**Provided material**
============================================================

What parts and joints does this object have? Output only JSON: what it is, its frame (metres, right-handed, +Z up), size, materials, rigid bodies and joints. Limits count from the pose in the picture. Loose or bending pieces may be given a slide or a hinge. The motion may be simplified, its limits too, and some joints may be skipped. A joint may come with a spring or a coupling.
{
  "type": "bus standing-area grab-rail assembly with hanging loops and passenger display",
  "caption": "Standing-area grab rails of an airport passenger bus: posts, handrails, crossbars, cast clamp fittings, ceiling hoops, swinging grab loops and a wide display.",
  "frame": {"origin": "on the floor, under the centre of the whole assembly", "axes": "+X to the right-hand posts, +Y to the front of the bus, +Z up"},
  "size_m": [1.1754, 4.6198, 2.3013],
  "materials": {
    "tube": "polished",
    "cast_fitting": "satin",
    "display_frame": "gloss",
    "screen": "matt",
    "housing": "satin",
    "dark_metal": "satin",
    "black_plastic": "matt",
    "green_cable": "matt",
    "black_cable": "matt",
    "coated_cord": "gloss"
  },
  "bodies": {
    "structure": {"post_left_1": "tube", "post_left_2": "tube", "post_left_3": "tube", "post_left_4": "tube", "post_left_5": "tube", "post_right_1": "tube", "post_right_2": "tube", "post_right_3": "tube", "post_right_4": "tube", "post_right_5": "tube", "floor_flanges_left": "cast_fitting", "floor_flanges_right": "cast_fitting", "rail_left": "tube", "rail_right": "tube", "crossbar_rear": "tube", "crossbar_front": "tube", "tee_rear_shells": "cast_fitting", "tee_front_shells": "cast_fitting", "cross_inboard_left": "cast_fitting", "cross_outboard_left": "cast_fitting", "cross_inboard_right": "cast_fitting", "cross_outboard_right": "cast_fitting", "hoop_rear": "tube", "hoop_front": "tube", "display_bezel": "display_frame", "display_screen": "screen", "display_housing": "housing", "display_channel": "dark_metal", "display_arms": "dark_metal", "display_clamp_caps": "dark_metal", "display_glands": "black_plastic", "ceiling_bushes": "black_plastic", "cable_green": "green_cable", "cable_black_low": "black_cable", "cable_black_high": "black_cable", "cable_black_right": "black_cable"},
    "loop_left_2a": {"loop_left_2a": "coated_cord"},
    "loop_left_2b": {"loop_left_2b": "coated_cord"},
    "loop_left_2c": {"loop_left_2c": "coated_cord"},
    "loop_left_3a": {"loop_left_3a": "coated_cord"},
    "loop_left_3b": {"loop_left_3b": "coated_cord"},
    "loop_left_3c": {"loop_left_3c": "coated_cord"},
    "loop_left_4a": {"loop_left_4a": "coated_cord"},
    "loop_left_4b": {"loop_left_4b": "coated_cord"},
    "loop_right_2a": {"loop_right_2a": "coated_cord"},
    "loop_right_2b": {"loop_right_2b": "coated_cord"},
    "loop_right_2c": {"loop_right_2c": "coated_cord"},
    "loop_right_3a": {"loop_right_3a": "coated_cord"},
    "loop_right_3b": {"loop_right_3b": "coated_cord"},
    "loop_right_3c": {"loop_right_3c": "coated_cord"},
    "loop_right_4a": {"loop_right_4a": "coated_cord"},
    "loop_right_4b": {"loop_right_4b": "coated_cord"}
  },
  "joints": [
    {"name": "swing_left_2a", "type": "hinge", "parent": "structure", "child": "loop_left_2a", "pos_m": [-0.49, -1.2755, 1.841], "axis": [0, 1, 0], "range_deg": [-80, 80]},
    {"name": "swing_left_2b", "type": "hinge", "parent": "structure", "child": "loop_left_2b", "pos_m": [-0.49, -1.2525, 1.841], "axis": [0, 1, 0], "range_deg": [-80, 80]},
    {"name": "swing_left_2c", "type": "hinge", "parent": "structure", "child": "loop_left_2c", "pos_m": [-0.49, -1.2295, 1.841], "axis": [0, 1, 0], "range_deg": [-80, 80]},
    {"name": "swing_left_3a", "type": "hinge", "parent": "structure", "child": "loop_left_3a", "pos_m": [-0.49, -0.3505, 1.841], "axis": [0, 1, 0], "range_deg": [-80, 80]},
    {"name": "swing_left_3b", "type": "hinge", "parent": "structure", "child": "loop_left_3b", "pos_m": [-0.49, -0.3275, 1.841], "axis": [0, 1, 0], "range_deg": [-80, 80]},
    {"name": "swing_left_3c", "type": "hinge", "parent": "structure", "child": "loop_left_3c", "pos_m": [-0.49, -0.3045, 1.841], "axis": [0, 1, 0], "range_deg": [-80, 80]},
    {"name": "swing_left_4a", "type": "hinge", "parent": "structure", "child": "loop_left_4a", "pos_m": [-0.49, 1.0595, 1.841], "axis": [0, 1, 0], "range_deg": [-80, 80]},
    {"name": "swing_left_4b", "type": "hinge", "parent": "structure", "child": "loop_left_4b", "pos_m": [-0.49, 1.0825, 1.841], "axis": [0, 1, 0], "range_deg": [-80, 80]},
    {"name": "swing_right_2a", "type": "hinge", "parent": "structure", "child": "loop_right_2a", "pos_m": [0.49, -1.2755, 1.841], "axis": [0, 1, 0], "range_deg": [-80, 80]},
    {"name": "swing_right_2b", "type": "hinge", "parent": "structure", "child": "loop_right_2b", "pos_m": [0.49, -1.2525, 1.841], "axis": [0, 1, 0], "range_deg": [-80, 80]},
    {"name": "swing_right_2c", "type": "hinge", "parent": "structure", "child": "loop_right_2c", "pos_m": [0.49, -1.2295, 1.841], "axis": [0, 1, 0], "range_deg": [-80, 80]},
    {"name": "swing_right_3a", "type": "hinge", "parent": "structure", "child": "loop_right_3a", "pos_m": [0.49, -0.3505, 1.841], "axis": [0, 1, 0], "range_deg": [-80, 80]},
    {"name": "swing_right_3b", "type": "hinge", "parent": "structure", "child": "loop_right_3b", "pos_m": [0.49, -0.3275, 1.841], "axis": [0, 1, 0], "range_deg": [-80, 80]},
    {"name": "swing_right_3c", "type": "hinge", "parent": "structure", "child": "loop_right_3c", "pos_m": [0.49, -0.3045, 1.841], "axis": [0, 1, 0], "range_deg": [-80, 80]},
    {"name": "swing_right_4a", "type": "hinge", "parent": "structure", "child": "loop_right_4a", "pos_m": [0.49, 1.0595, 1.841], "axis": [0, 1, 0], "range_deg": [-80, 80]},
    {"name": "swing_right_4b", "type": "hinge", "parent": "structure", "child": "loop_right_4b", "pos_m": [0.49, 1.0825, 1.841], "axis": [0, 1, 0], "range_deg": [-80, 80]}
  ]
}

============================================================

**What is required**
Can you give every line above again, exactly as written?

**Written answer**
What parts and joints does this object have? Output only JSON: what it is, its frame (metres, right-handed, +Z up), size, materials, rigid bodies and joints. Limits count from the pose in the picture. Loose or bending pieces may be given a slide or a hinge. The motion may be simplified, its limits too, and some joints may be skipped. A joint may come with a spring or a coupling.
{
  "type": "bus standing-area grab-rail assembly with hanging loops and passenger display",
  "caption": "Standing-area grab rails of an airport passenger bus: posts, handrails, crossbars, cast clamp fittings, ceiling hoops, swinging grab loops and a wide display.",
  "frame": {"origin": "on the floor, under the centre of the whole assembly", "axes": "+X to the right-hand posts, +Y to the front of the bus, +Z up"},
  "size_m": [1.1754, 4.6198, 2.3013],
  "materials": {
    "tube": "polished",
    "cast_fitting": "satin",
    "display_frame": "gloss",
    "screen": "matt",
    "housing": "satin",
    "dark_metal": "satin",
    "black_plastic": "matt",
    "green_cable": "matt",
    "black_cable": "matt",
    "coated_cord": "gloss"
  },
  "bodies": {
    "structure": {"post_left_1": "tube", "post_left_2": "tube", "post_left_3": "tube", "post_left_4": "tube", "post_left_5": "tube", "post_right_1": "tube", "post_right_2": "tube", "post_right_3": "tube", "post_right_4": "tube", "post_right_5": "tube", "floor_flanges_left": "cast_fitting", "floor_flanges_right": "cast_fitting", "rail_left": "tube", "rail_right": "tube", "crossbar_rear": "tube", "crossbar_front": "tube", "tee_rear_shells": "cast_fitting", "tee_front_shells": "cast_fitting", "cross_inboard_left": "cast_fitting", "cross_outboard_left": "cast_fitting", "cross_inboard_right": "cast_fitting", "cross_outboard_right": "cast_fitting", "hoop_rear": "tube", "hoop_front": "tube", "display_bezel": "display_frame", "display_screen": "screen", "display_housing": "housing", "display_channel": "dark_metal", "display_arms": "dark_metal", "display_clamp_caps": "dark_metal", "display_glands": "black_plastic", "ceiling_bushes": "black_plastic", "cable_green": "green_cable", "cable_black_low": "black_cable", "cable_black_high": "black_cable", "cable_black_right": "black_cable"},
    "loop_left_2a": {"loop_left_2a": "coated_cord"},
    "loop_left_2b": {"loop_left_2b": "coated_cord"},
    "loop_left_2c": {"loop_left_2c": "coated_cord"},
    "loop_left_3a": {"loop_left_3a": "coated_cord"},
    "loop_left_3b": {"loop_left_3b": "coated_cord"},
    "loop_left_3c": {"loop_left_3c": "coated_cord"},
    "loop_left_4a": {"loop_left_4a": "coated_cord"},
    "loop_left_4b": {"loop_left_4b": "coated_cord"},
    "loop_right_2a": {"loop_right_2a": "coated_cord"},
    "loop_right_2b": {"loop_right_2b": "coated_cord"},
    "loop_right_2c": {"loop_right_2c": "coated_cord"},
    "loop_right_3a": {"loop_right_3a": "coated_cord"},
    "loop_right_3b": {"loop_right_3b": "coated_cord"},
    "loop_right_3c": {"loop_right_3c": "coated_cord"},
    "loop_right_4a": {"loop_right_4a": "coated_cord"},
    "loop_right_4b": {"loop_right_4b": "coated_cord"}
  },
  "joints": [
    {"name": "swing_left_2a", "type": "hinge", "parent": "structure", "child": "loop_left_2a", "pos_m": [-0.49, -1.2755, 1.841], "axis": [0, 1, 0], "range_deg": [-80, 80]},
    {"name": "swing_left_2b", "type": "hinge", "parent": "structure", "child": "loop_left_2b", "pos_m": [-0.49, -1.2525, 1.841], "axis": [0, 1, 0], "range_deg": [-80, 80]},
    {"name": "swing_left_2c", "type": "hinge", "parent": "structure", "child": "loop_left_2c", "pos_m": [-0.49, -1.2295, 1.841], "axis": [0, 1, 0], "range_deg": [-80, 80]},
    {"name": "swing_left_3a", "type": "hinge", "parent": "structure", "child": "loop_left_3a", "pos_m": [-0.49, -0.3505, 1.841], "axis": [0, 1, 0], "range_deg": [-80, 80]},
    {"name": "swing_left_3b", "type": "hinge", "parent": "structure", "child": "loop_left_3b", "pos_m": [-0.49, -0.3275, 1.841], "axis": [0, 1, 0], "range_deg": [-80, 80]},
    {"name": "swing_left_3c", "type": "hinge", "parent": "structure", "child": "loop_left_3c", "pos_m": [-0.49, -0.3045, 1.841], "axis": [0, 1, 0], "range_deg": [-80, 80]},
    {"name": "swing_left_4a", "type": "hinge", "parent": "structure", "child": "loop_left_4a", "pos_m": [-0.49, 1.0595, 1.841], "axis": [0, 1, 0], "range_deg": [-80, 80]},
    {"name": "swing_left_4b", "type": "hinge", "parent": "structure", "child": "loop_left_4b", "pos_m": [-0.49, 1.0825, 1.841], "axis": [0, 1, 0], "range_deg": [-80, 80]},
    {"name": "swing_right_2a", "type": "hinge", "parent": "structure", "child": "loop_right_2a", "pos_m": [0.49, -1.2755, 1.841], "axis": [0, 1, 0], "range_deg": [-80, 80]},
    {"name": "swing_right_2b", "type": "hinge", "parent": "structure", "child": "loop_right_2b", "pos_m": [0.49, -1.2525, 1.841], "axis": [0, 1, 0], "range_deg": [-80, 80]},
    {"name": "swing_right_2c", "type": "hinge", "parent": "structure", "child": "loop_right_2c", "pos_m": [0.49, -1.2295, 1.841], "axis": [0, 1, 0], "range_deg": [-80, 80]},
    {"name": "swing_right_3a", "type": "hinge", "parent": "structure", "child": "loop_right_3a", "pos_m": [0.49, -0.3505, 1.841], "axis": [0, 1, 0], "range_deg": [-80, 80]},
    {"name": "swing_right_3b", "type": "hinge", "parent": "structure", "child": "loop_right_3b", "pos_m": [0.49, -0.3275, 1.841], "axis": [0, 1, 0], "range_deg": [-80, 80]},
    {"name": "swing_right_3c", "type": "hinge", "parent": "structure", "child": "loop_right_3c", "pos_m": [0.49, -0.3045, 1.841], "axis": [0, 1, 0], "range_deg": [-80, 80]},
    {"name": "swing_right_4a", "type": "hinge", "parent": "structure", "child": "loop_right_4a", "pos_m": [0.49, 1.0595, 1.841], "axis": [0, 1, 0], "range_deg": [-80, 80]},
    {"name": "swing_right_4b", "type": "hinge", "parent": "structure", "child": "loop_right_4b", "pos_m": [0.49, 1.0825, 1.841], "axis": [0, 1, 0], "range_deg": [-80, 80]}
  ]
}